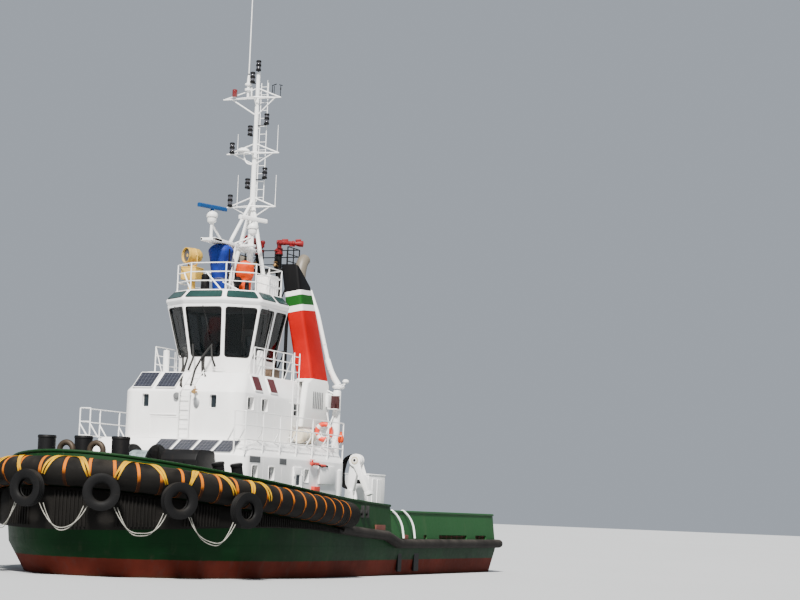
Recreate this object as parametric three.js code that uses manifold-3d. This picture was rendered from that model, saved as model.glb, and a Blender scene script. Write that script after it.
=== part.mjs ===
// Harbour tug with two azimuth thrusters aft.
// Frame: origin at the waterline amidships, +X forward, +Y port, +Z up.
// Lengths here are metres; the exported group is scaled to millimetres.
import * as THREE from "three";
import { mergeVertices } from "three/addons/utils/BufferGeometryUtils.js";
import Module from "manifold-3d";

const wasm = await Module();
wasm.setup();

const MILLIMETRES = 1000;
const GAP = 0.001; // between pieces that touch
const SIDES = [
  { side: "port", sign: 1 },
  { side: "starboard", sign: -1 },
];

// Hull
const STEM_X = 12.6;
const TRANSOM_X = -15.65;
const HALF_BEAM = 5.15;
const BOW_LENGTH = 9.2;
const STERN_CORNER = 0.6;
const DECK_STEP_FORE_X = -2.6;
const DECK_STEP_AFT_X = -3.9;
const AFT_DECK_Z = 1.38;
const BOW_BULWARK_HEIGHT = 1.08;
const BOW_BULWARK_END_X = -3.5;
const STERN_BULWARK_Z = 2.53;
const BULWARK_THICK = 0.12;
const BULWARK_LEAN = 0.14;

// Waterlines below the deck: level, stem, half beam, bow length, transom, round of the stern corner
const WATERLINES = [
  { z: -3.6, stem: 9.2, half: 2.2, bow: 10.0, transom: -3.5, corner: 0.9 },
  { z: -3.1, stem: 9.8, half: 3.3, bow: 10.6, transom: -5.5, corner: 1.2 },
  { z: -2.2, stem: 10.4, half: 4.1, bow: 10.8, transom: -9.5, corner: 1.3 },
  { z: -1.0, stem: 11.0, half: 4.6, bow: 10.5, transom: -13.8, corner: 1.0 },
  { z: 0.0, stem: 11.6, half: 4.95, bow: 10.0, transom: -15.5, corner: 0.7 },
  { z: 1.0, stem: 12.3, half: 5.15, bow: 9.3, transom: -15.65, corner: 0.6 },
];

// Fenders
const FENDER_R = 0.48;
const FENDER_OUT = 0.5;
const FENDER_BELOW_RAIL = 0.72;
const FENDER_END_X = 1.75;
const BLOCK_TOP_BELOW_RAIL = 1.24;
const BLOCK_FOOT_BELOW_RAIL = 1.4; // at its ends
const BLOCK_STEM_DEPTH = 1.2; // deeper than that at the stem
const BLOCK_DEEPENS_X = 2.5; // forward of this station
const BLOCK_CURVE = 1.8;
const BLOCK_OUT = 0.42;
const BLOCK_END_X = FENDER_END_X;
const BLOCK_TAPER_X = 7.6;
const BELT_OUT = 0.34;
const BELT_HEIGHT = 0.36;
const BELT_BELOW_DECK = 0.32;
const TYRE_R = 0.6;
const TYRE_TUBE_R = 0.17;
const TYRE_STATIONS = [-6.05, -3.95, -2.1, -0.24, 1.62, 3.72, 6.05]; // along the deck edge, from the stem
const TYRE_BELOW_RAIL = 1.3;
const ROPE_SAG = 1.1;
const ROPE_STEPS = 3;

// Deckhouses: plan outlines of the wall and of the top of the slope above it
const HOUSE_FOOT_Z = 1.2;
const LOWER_HOUSE = {
  wall: { fore: 5.95, aft: -3.6, half: 3.45, foreBevel: 0.25, aftBevel: 1.2 },
  slope: { fore: 5.0, aft: -3.6, half: 3.1, foreBevel: 0.25, aftBevel: 1.1 },
  eaveZ: 4.25,
  topZ: 4.8,
};
const UPPER_HOUSE = {
  wall: { fore: 4.6, aft: -3.4, half: 2.45, foreBevel: 0.35, aftBevel: 0.3 },
  slope: { fore: 3.8, aft: -3.4, half: 2.14, foreBevel: 0.3, aftBevel: 0.3 },
  eaveZ: 6.55,
  topZ: 7.3,
};
const HOUSE_DOOR = { x: 2.05, z: 2.12, width: 0.7, height: 1.8 };
const DOOR_RECESS = 0.3;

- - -

WORK REQUIRED – Output all of the data again. Match it exactly.

FULL ANSWER –
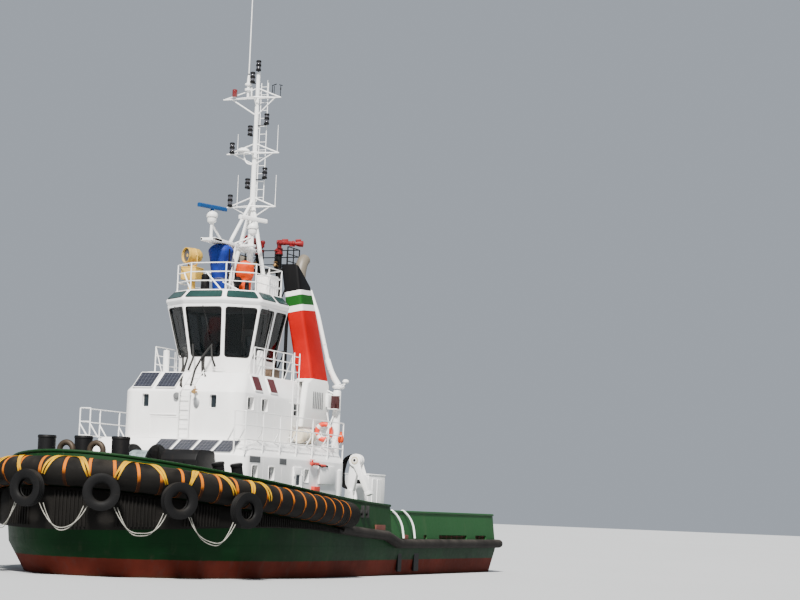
Recreate this object as parametric three.js code that uses manifold-3d. This picture was rendered from that model, saved as model.glb, and a Blender scene script. Write that script after it.
=== part.mjs ===
// Harbour tug with two azimuth thrusters aft.
// Frame: origin at the waterline amidships, +X forward, +Y port, +Z up.
// Lengths here are metres; the exported group is scaled to millimetres.
import * as THREE from "three";
import { mergeVertices } from "three/addons/utils/BufferGeometryUtils.js";
import Module from "manifold-3d";

const wasm = await Module();
wasm.setup();

const MILLIMETRES = 1000;
const GAP = 0.001; // between pieces that touch
const SIDES = [
  { side: "port", sign: 1 },
  { side: "starboard", sign: -1 },
];

// Hull
const STEM_X = 12.6;
const TRANSOM_X = -15.65;
const HALF_BEAM = 5.15;
const BOW_LENGTH = 9.2;
const STERN_CORNER = 0.6;
const DECK_STEP_FORE_X = -2.6;
const DECK_STEP_AFT_X = -3.9;
const AFT_DECK_Z = 1.38;
const BOW_BULWARK_HEIGHT = 1.08;
const BOW_BULWARK_END_X = -3.5;
const STERN_BULWARK_Z = 2.53;
const BULWARK_THICK = 0.12;
const BULWARK_LEAN = 0.14;

// Waterlines below the deck: level, stem, half beam, bow length, transom, round of the stern corner
const WATERLINES = [
  { z: -3.6, stem: 9.2, half: 2.2, bow: 10.0, transom: -3.5, corner: 0.9 },
  { z: -3.1, stem: 9.8, half: 3.3, bow: 10.6, transom: -5.5, corner: 1.2 },
  { z: -2.2, stem: 10.4, half: 4.1, bow: 10.8, transom: -9.5, corner: 1.3 },
  { z: -1.0, stem: 11.0, half: 4.6, bow: 10.5, transom: -13.8, corner: 1.0 },
  { z: 0.0, stem: 11.6, half: 4.95, bow: 10.0, transom: -15.5, corner: 0.7 },
  { z: 1.0, stem: 12.3, half: 5.15, bow: 9.3, transom: -15.65, corner: 0.6 },
];

// Fenders
const FENDER_R = 0.48;
const FENDER_OUT = 0.5;
const FENDER_BELOW_RAIL = 0.72;
const FENDER_END_X = 1.75;
const BLOCK_TOP_BELOW_RAIL = 1.24;
const BLOCK_FOOT_BELOW_RAIL = 1.4; // at its ends
const BLOCK_STEM_DEPTH = 1.2; // deeper than that at the stem
const BLOCK_DEEPENS_X = 2.5; // forward of this station
const BLOCK_CURVE = 1.8;
const BLOCK_OUT = 0.42;
const BLOCK_END_X = FENDER_END_X;
const BLOCK_TAPER_X = 7.6;
const BELT_OUT = 0.34;
const BELT_HEIGHT = 0.36;
const BELT_BELOW_DECK = 0.32;
const TYRE_R = 0.6;
const TYRE_TUBE_R = 0.17;
const TYRE_STATIONS = [-6.05, -3.95, -2.1, -0.24, 1.62, 3.72, 6.05]; // along the deck edge, from the stem
const TYRE_BELOW_RAIL = 1.3;
const ROPE_SAG = 1.1;
const ROPE_STEPS = 3;

// Deckhouses: plan outlines of the wall and of the top of the slope above it
const HOUSE_FOOT_Z = 1.2;
const LOWER_HOUSE = {
  wall: { fore: 5.95, aft: -3.6, half: 3.45, foreBevel: 0.25, aftBevel: 1.2 },
  slope: { fore: 5.0, aft: -3.6, half: 3.1, foreBevel: 0.25, aftBevel: 1.1 },
  eaveZ: 4.25,
  topZ: 4.8,
};
const UPPER_HOUSE = {
  wall: { fore: 4.6, aft: -3.4, half: 2.45, foreBevel: 0.35, aftBevel: 0.3 },
  slope: { fore: 3.8, aft: -3.4, half: 2.14, foreBevel: 0.3, aftBevel: 0.3 },
  eaveZ: 6.55,
  topZ: 7.3,
};
const HOUSE_DOOR = { x: 2.05, z: 2.12, width: 0.7, height: 1.8 };
const DOOR_RECESS = 0.3;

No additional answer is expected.